All I can say - the talk radio method for getting rid of raccoons really, really works. I know it would work on me.
The new porch ceiling (now on the diagonal, under the roof) is now covered with 1" tongue-and-groove boards, a harder, longer, fussier job than I thought it would be. Something to do with the warp in the boards combined with the uneven rafters combined with having to teeter on a ladder. The rate of progress at one point was one foot eastward an hour.
The raccoon, now on top of the neighbour's porch ceiling, is being treated to cayenne pepper and CFRB in a renewed effort to persuade her to go away.
In other news (below) the Wuzzle enjoys a swing in the aftermath of a written-off attempt at a nap:



A half-day on the porch; the Wuzzle and I were keeping each other company in the morning. In the afternoon, I solved a long-standing problem, and insulated under the bay window:

We came outside just now to find one kit hanging precariously from a rafter, one on the porch, having fallen off - he seemed fine - and one successfully recovered by the mother, who hissed suspiciously at me from the neighbour's porch.
She then retrieved kit #2, but couldn't seem to see how at get at #3. She hissed at me and I hissed at the kit as he toddled toward me. He just looked confused. In the end, the kit solved the problem by climbing into the sweeping bucket, which I used to deliver him to the rafters at arm's length.

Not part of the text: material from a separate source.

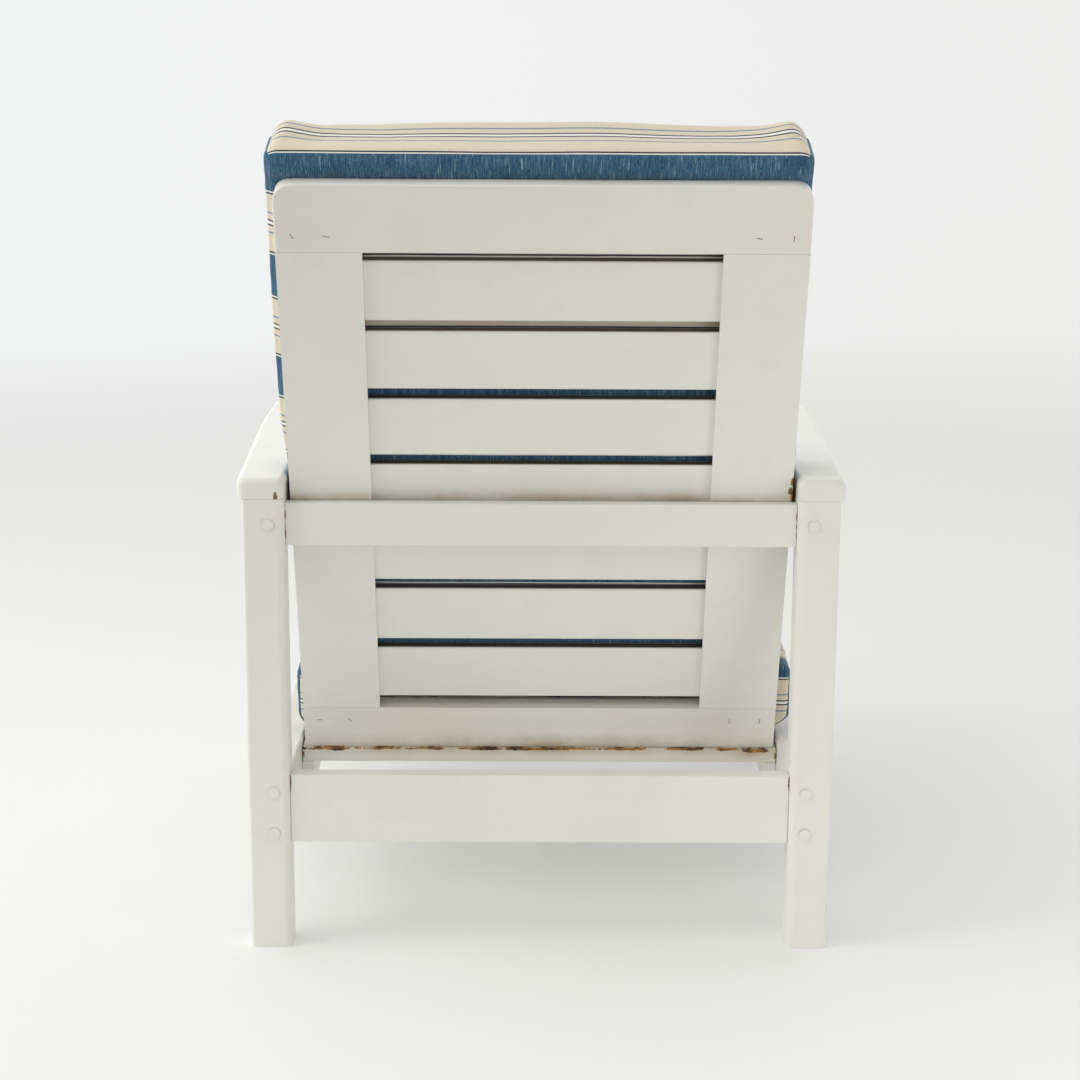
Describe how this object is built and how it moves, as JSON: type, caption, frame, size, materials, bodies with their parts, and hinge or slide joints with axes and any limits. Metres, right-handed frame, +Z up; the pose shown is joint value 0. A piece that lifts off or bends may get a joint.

I stripped the porch ceiling down today, the messiest job imaginable.
As far as I can tell, the mother raccoon abandoned her kits (they're in the den of insulating foam at right). I thought they were all gone. The 2x4 is supposed to encourage them to leave, or for the mother to come back and get them. Hopefully, this will happen overnight.
It turns out that they had chewed, or clawed, themselves a burrow in a solid block of insulating foam under the window - this must be where the infinite number of foam bits came from.